India should remain committed to advancing investments and assistance to the Maldives and stay true to its “neighborhood first” policy. The main argument of the new Maldivian government seems centered on safeguarding the sovereignty of the Maldives and preventing foreign influence and military personnel from being stationed in the country rather than ending the relationship with India.
Interestingly, Defence Cooperation between India and the Maldives has been on the rise.
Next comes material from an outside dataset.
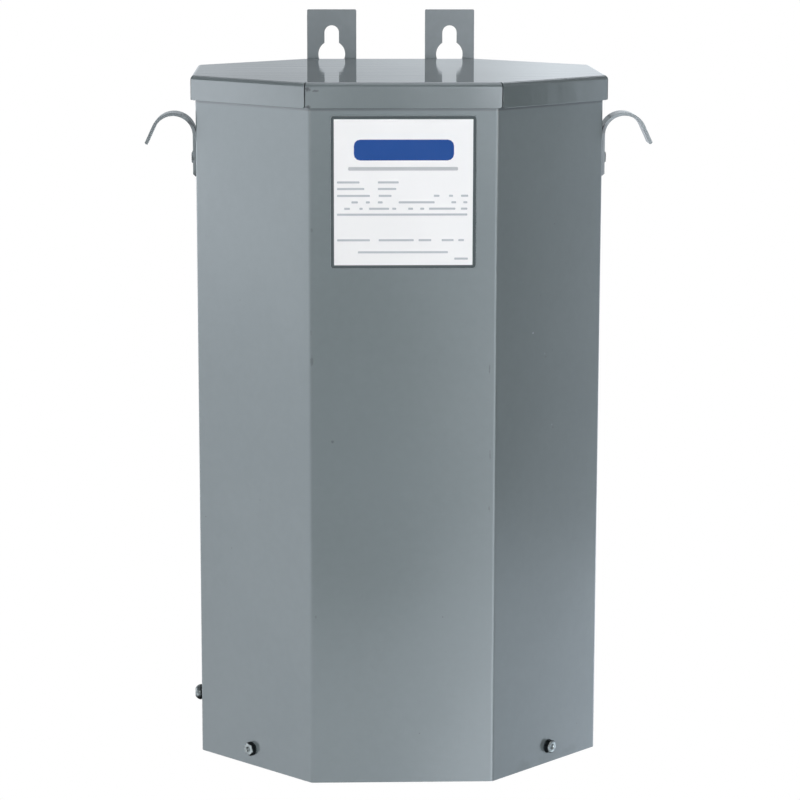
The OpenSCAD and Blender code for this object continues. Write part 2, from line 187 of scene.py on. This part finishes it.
# Marks in the paint: middle in millimetres, half width, half height, strength and tone
CASE_MARKS = (
    ((-44.7, -131.5, 225.5), 1.2, 1.2, 0.45, CHIP_AND_SHADE_DARK),
    ((-57.6, -131.5, 277.3), 1.3, 3.8, 0.3, CHIP_AND_SHADE_DARK),
    ((-58.1, -131.5, 295.5), 0.7, 2.0, 0.15, CHIP_AND_SHADE_DARK),
    ((-57.4, -131.5, 360.5), 0.9, 1.6, 0.2, CHIP_AND_SHADE_DARK),
    ((-55.6, -131.5, 110.9), 0.8, 1.2, 0.2, CHIP_AND_SHADE_DARK),
    ((54.8, -131.5, 271.4), 0.6, 3.4, 0.3, CHIP_AND_SHADE_DARK),
    ((55.5, -131.5, 216.4), 0.7, 3.8, 0.2, CHIP_AND_SHADE_DARK),
    ((55.1, -131.5, 181.8), 0.8, 2.2, 0.2, CHIP_AND_SHADE_DARK),
    ((84.2, -106.0, 290.8), 0.8, 0.8, 0.4, DUST_PALE),
    ((92.6, -97.6, 276.0), 0.8, 0.8, 0.12, DUST_PALE),
    ((93.3, -96.9, 273.8), 1.0, 0.8, 0.15, CHIP_AND_SHADE_DARK),
    ((99.0, -91.2, 226.5), 1.0, 0.9, 0.15, CHIP_AND_SHADE_DARK),
    ((98.2, -92.0, 228.4), 0.8, 0.7, 0.15, DUST_PALE),
    ((-103.6, -86.6, 310.0), 1.1, 0.9, 0.1, CHIP_AND_SHADE_DARK),
    ((-91.5, -98.7, 180.7), 1.0, 1.0, 0.1, CHIP_AND_SHADE_DARK),
    ((80.3, -109.9, 1.5), 14.0, 6.5, 0.24, SCUFF),
    ((98.0, -92.2, 2.0), 13.0, 6.0, 0.16, SCUFF),
    ((113.0, -77.2, 2.5), 12.0, 5.0, 0.16, SCUFF),
)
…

When India’s Chief of Naval Staff, Admiral Radhakrishnan Hari Kumar, visited the Maldives in April 2022, Solih noted that “defense cooperation is an integral aspect of the Maldives-India relationship” and that “military cooperation between the two countries had increased over the past three years.”
President Muizzu’s government emphasizes the importance of maintaining sovereignty by not allowing foreign military personnel, including Indian troops, to be stationed in the country. This focus on sovereignty over foreign military presence represents a challenge in balancing security and national sovereignty. However, the P.P.M.’s vice president, Mohamed Shareef ‘Mundhu,’ the former Maldivian ambassador to Sri Lanka and Japan, doesn’t think that India should be worried that the new government would be hostile to New Delhi.“All the fear-mongering about China is unwarranted,” said Shareef, a former P.P.M. secretary general.
In conclusion, the India-Maldives relationship is at a crossroads, and navigating these uncharted waters will require careful diplomacy and strategic thinking. The historical ties and shared interests provide a strong foundation for the partnership to endure and evolve. While the shifting dynamics are cause for concern, they should also be seen as an opportunity to reaffirm and strengthen the bonds between these neighboring nations. Moreover, concerns of geopolitical analysts regarding the new twist in the relations between the two island neighbors might not be actual, as no nation would dare to affect its foreign affairs for the sake of domestic political ideology.